11/26 2024 401
Compiled/Qianfang Intelligence
NVIDIA has recently launched a new AI audio model named Fugatto (full name: Foundational Generative Audio Transformer Opus 1). This model can not only generate music and sound effects based on text prompts but also modify and transform existing audio to create unprecedented sound combinations.
Image Source: NVIDIA
According to NVIDIA, Fugatto boasts several unique capabilities, such as converting piano music into vocals, adjusting accents and emotions in speech, and even creating surreal sound effects like a 'screaming saxophone' or 'barking trumpet.' The model employs innovative ComposableART technology, which combines audio features generated separately during training to produce entirely new sound effects.

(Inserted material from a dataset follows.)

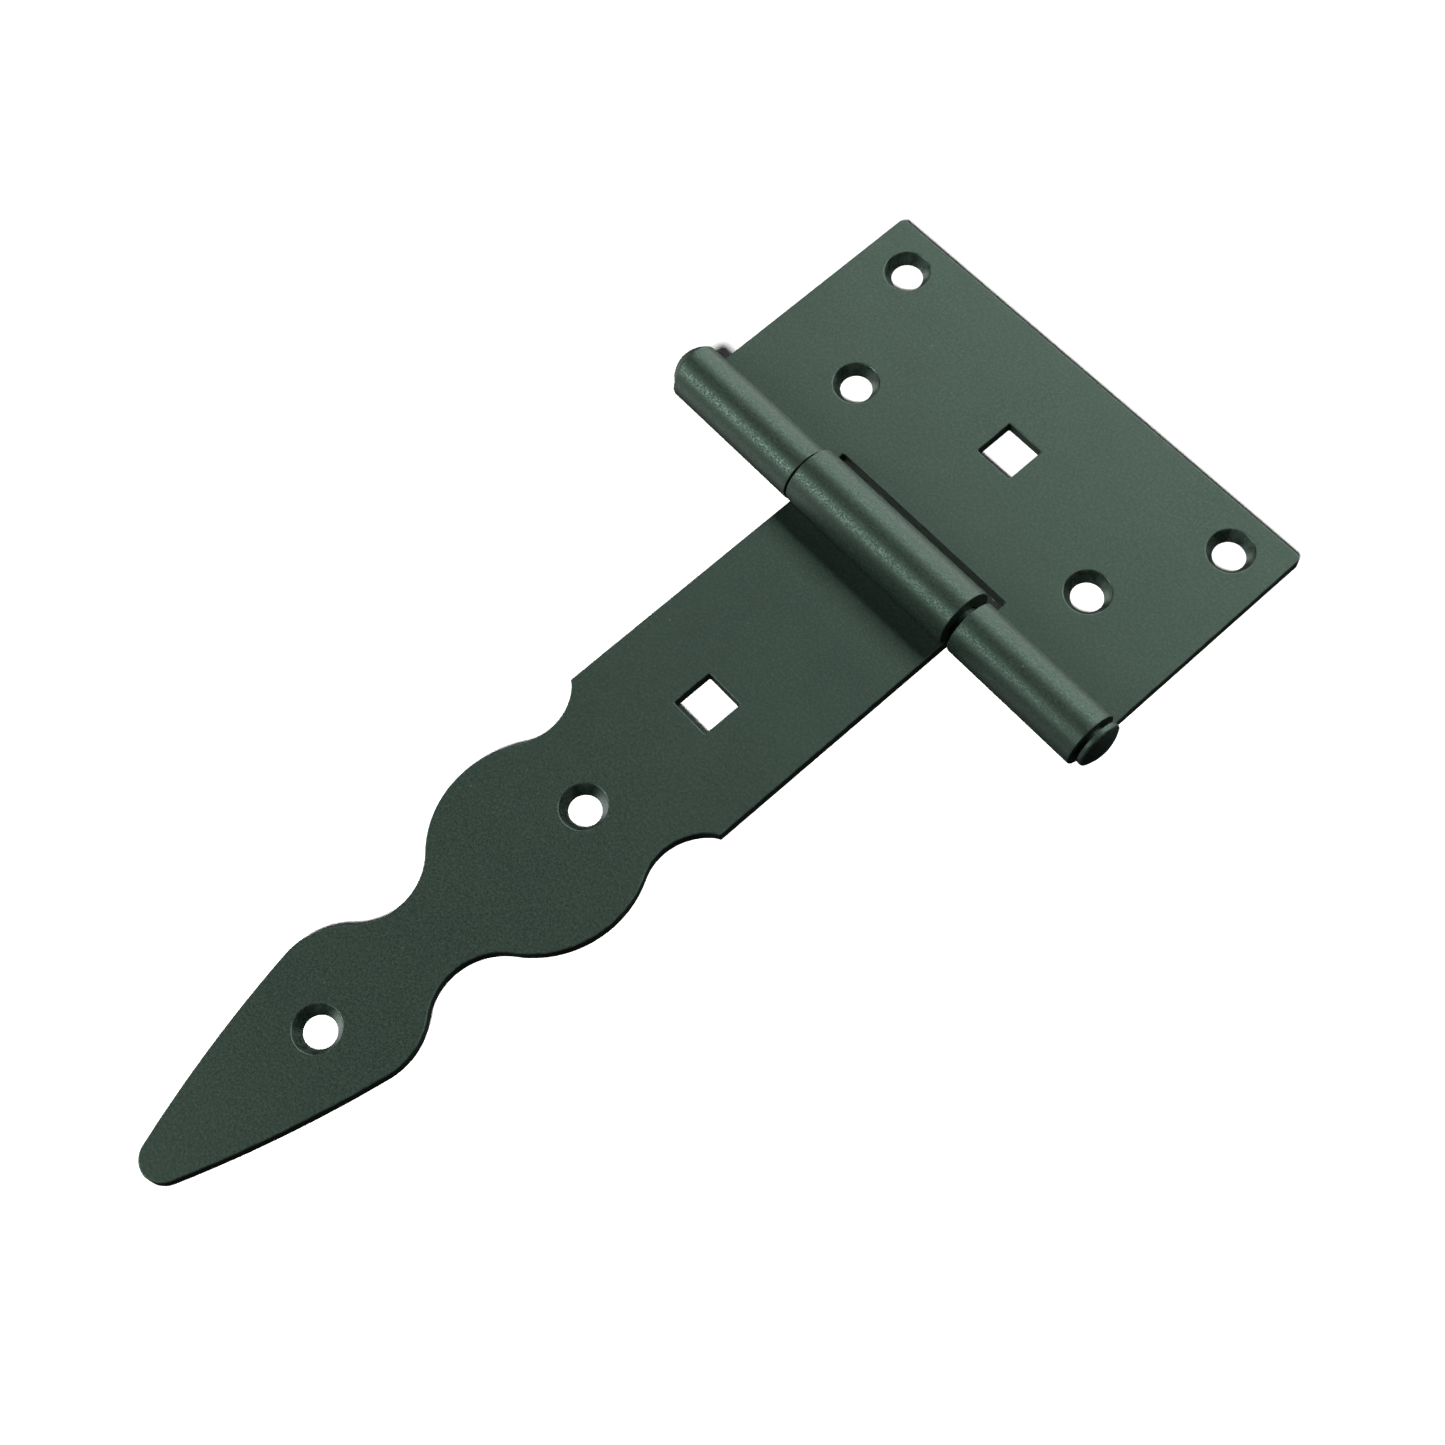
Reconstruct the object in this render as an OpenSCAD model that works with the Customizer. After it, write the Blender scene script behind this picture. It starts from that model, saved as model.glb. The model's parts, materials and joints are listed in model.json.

On the technical front, the research team used approximately 20 million audio samples from various global open-source datasets for training, resulting in a large-scale model with 2.5 billion parameters. The project was collaboratively developed by researchers from India, Brazil, China, Jordan, South Korea, and other countries. This diverse team composition enables the model to excel in handling multiple languages and accents.
Bryan Catanzaro, Vice President of Applied Deep Learning Research at NVIDIA, stated that generative AI technology will bring new creative possibilities to musicians, gamers, and creators in general. However, considering the potential risks associated with generative technology, NVIDIA currently has no plans to release this technology externally.